Stand alone or series: Stand alone

How did we get this book: Bought

Format (e- or p-): Print

REVIEW

When I find myself in times of trouble – I felt bedraggled after the US elections – I find that reading a good old mystery novel helps a lot. It’s comfort reading for me. And I specifically picked The Cutting Season by Attica Locke because it felt relevant: a book by an African American woman, featuring an African American woman main character, set in a historic plantation house in Louisiana just before Obama’s re-election, in which an illegal Latina worker is found murdered. To this I say: there is comfort in confronting, important, challenging works too.

Caren is the manager of Belle Vie, a historic plantation house in Louisiana with a day to day life in organising events (people get married in old plantations? I can’t think of anything less romantic), managing the daily visitors and the daily events (there is a group of employees who put a play – focused on the white owners of the plantation of course, and the loss of their privilege). She is also the single mother of a 10-year-old and a former law student.

Life is pretty good until early one morning, the body of a woman is found in the outskirts of the plantation, near the bordering sugar cane fields owned by a big corporation. It soon turns out that the woman was an illegal immigrant worker and that one of Belle Vie’s young employees might be the culprit. Then, Caren finds that her daughter has been keeping a secret.

Not only her life and her daughter’s is at stake: Belle Vie’s future and that of its employees is on the line as well.

Straight-up, The Cutting Season is a good murder mystery, with a competent plot that twists and turns until the culprit is revealed. What makes it an incredible novel is its main character Caren, the way that the novel is built upon history and the addition of a second unexpected, heart-breaking historical murder featuring one of Caren’s ancestor, a freed slave named Jason. The latter is better left unspoiled but suffice it to say that this subplot is expertly interwoven into the main murder mystery but also onto the wider political and historical background of the novel.

Caren is a complicated character and I loved her. She is a Black woman with ambivalent feelings toward the plantation itself for example – a love/hate relationship for the only home she has ever known: her ancestors started as slaves, she grew up in the grounds as the daughter of the cook and now she is back after years away and in a position of power.
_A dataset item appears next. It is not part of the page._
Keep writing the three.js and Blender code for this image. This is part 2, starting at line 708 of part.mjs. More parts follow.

There is the fraught relationship with her late mother, with her bosses and with her employees, with the law and with the father of her daughter. I felt that Caren was a super-rich, flawed, beautifully written character.
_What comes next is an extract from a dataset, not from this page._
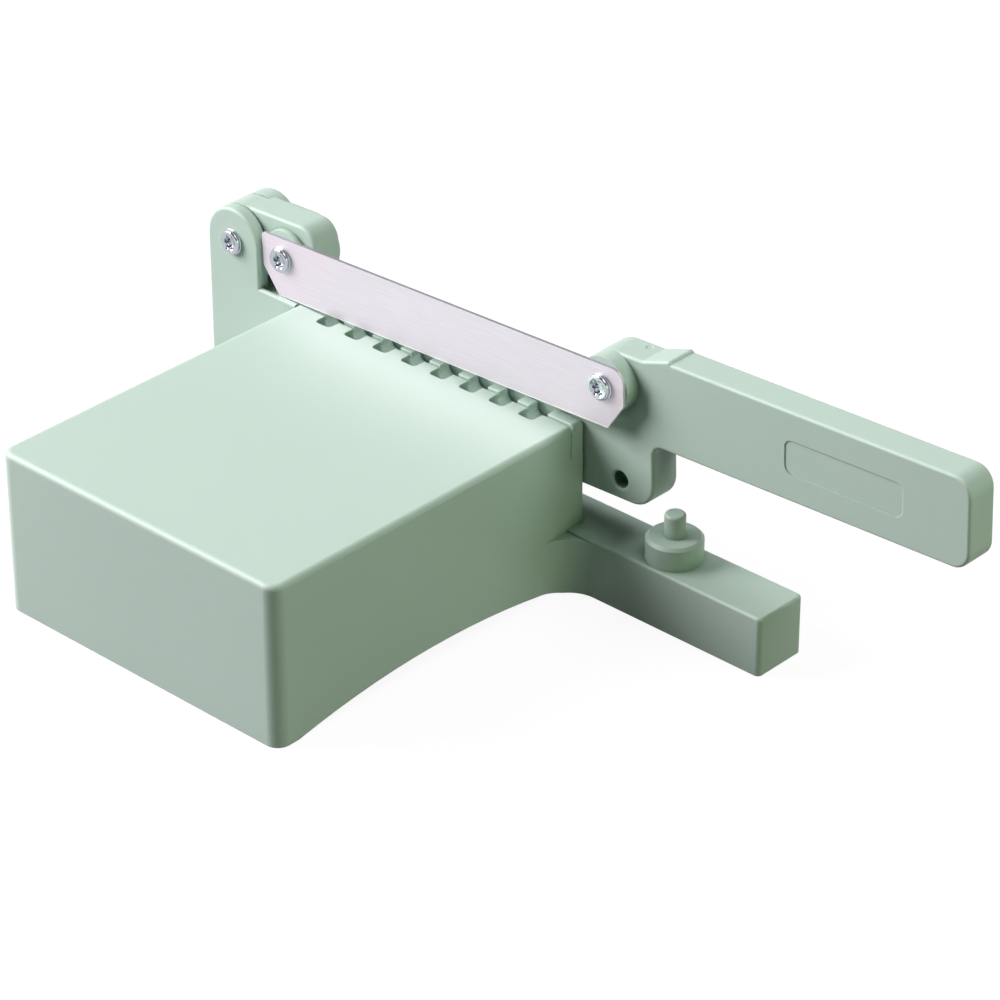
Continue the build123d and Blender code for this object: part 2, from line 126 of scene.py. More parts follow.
# Each lamp's name, place, target and width in metres, power in watts, and colour
LAMPS = (
    ("key", (-1.05, -0.63, 0.76), (-0.03, 0, 0.03), 1.0, 34.5, "FFFBFB"),
    ("top", (0.5, 0.35, 1.2), (0, 0, 0.03), 0.6, 7.0, "FFFFFF"),
    ("right", (0.9, 0.03, 0.3), (0, 0, 0.03), 0.3, 1.5, "E6FFBE"),
)

# Half the floor's width in metres, and its level, just under the part's flat underside
FLOOR_REACH = 6.0
FLOOR_LEVEL = -0.2 * MM


def linear(hex_colour):
    """An sRGB hex colour as the linear numbers that sockets and lamps take."""
    channels = [int(hex_colour[i:i + 2], 16) / 255 for i in (0, 2, 4)]
    return tuple(
        c / 12.92 if c <= 0.04045 else ((c + 0.055) / 1.055) ** 2.4 for c in channels
    )


def colour_setting(name, description, hex_colour):
    """A colour that the user can change."""
    return bpy.props.FloatVectorProperty(
        name=name,
        description=description,
        subtype="COLOR",
        size=3,
        min=0,
        max=1,
        default=linear(hex_colour),
    )


class MouldingSettings(bpy.types.PropertyGroup):
    colour: colour_setting("Colour", "Colour of the pale sage plastic", "C1D6CC")
    grain: bpy.props.FloatProperty(
        name="Grain",
        description="Size of the fine spark-eroded grain that the mould leaves",
        default=0.35 * MM,
        min=0.05 * MM,
        unit="LENGTH",
    )
    edge_round: bpy.props.FloatProperty(
        name="Edge rounding",
        description="Radius that the mould leaves on edges which look sharp",
        default=0.22 * MM,
        min=0,
        unit="LENGTH",
    )


class BladeSettings(bpy.types.PropertyGroup):
    colour: colour_setting("Colour", "Colour of the ground stainless steel strip", "EAE3EC")
    scratch: bpy.props.FloatProperty(
        name="Grinding lines",
        description="Distance between the fine lines that the belt leaves on the flat",
        default=0.4 * MM,
        min=0.05 * MM,
        unit="LENGTH",
    )


class ScrewSettings(bpy.types.PropertyGroup):
    recess_radius: bpy.props.FloatProperty(
        name="Recess radius",
        description="Middle radius of the six-lobed recess in the screw heads",
        default=RECESS_RADIUS * MM,
        min=1.0 * MM,
        unit="LENGTH",
    )
    pitch: bpy.props.FloatProperty(
        name="Thread pitch",
        description="Distance from one turn of the thread to the next",
        default=0.7 * MM,
        min=0.3 * MM,
        unit="LENGTH",
    )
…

With regards to the second point, The Cutting Season is a multi-faceted, multi-layered, complex mini-cosmos of history. It takes place just before Obama’s re-election and some of the political talk in the novel (itself published in 2012) is striking in its hindsight – whoever thinks Donald Trump’s election was a surprise has not been paying attention. In that way, the novel is incredibly political – not only in terms of a wider background (one of the plantation’s white owners is going into politics, with a platform that exploits social justice) but also the way that everything is politics:

The Belle Vie employee who gets arrested for the murder, is a poor Black kid with a record who is then offered a terrible deal by the prosecution, adding an extra layer of law, race and the need for urgent prison and law reforms. The loss of white privilege – felt by the plantation’s owners – is still reverberating now. The exploitation of immigrant work in the sugar cane fields: is this history repeating itself? I also really appreciated how the murdered woman is not just a nameless body in a field. Her story gets told too.

The Cutting Season is a cutting, searing, challenging read. Possibly my favourite of 2016 so far.

Rating: 10 – Perfect

1 Comment

  • Katharine
    November 30, 2016 at 6:50 am

    Thanks for the great review, I always look forward to them – it’s on my TBR list.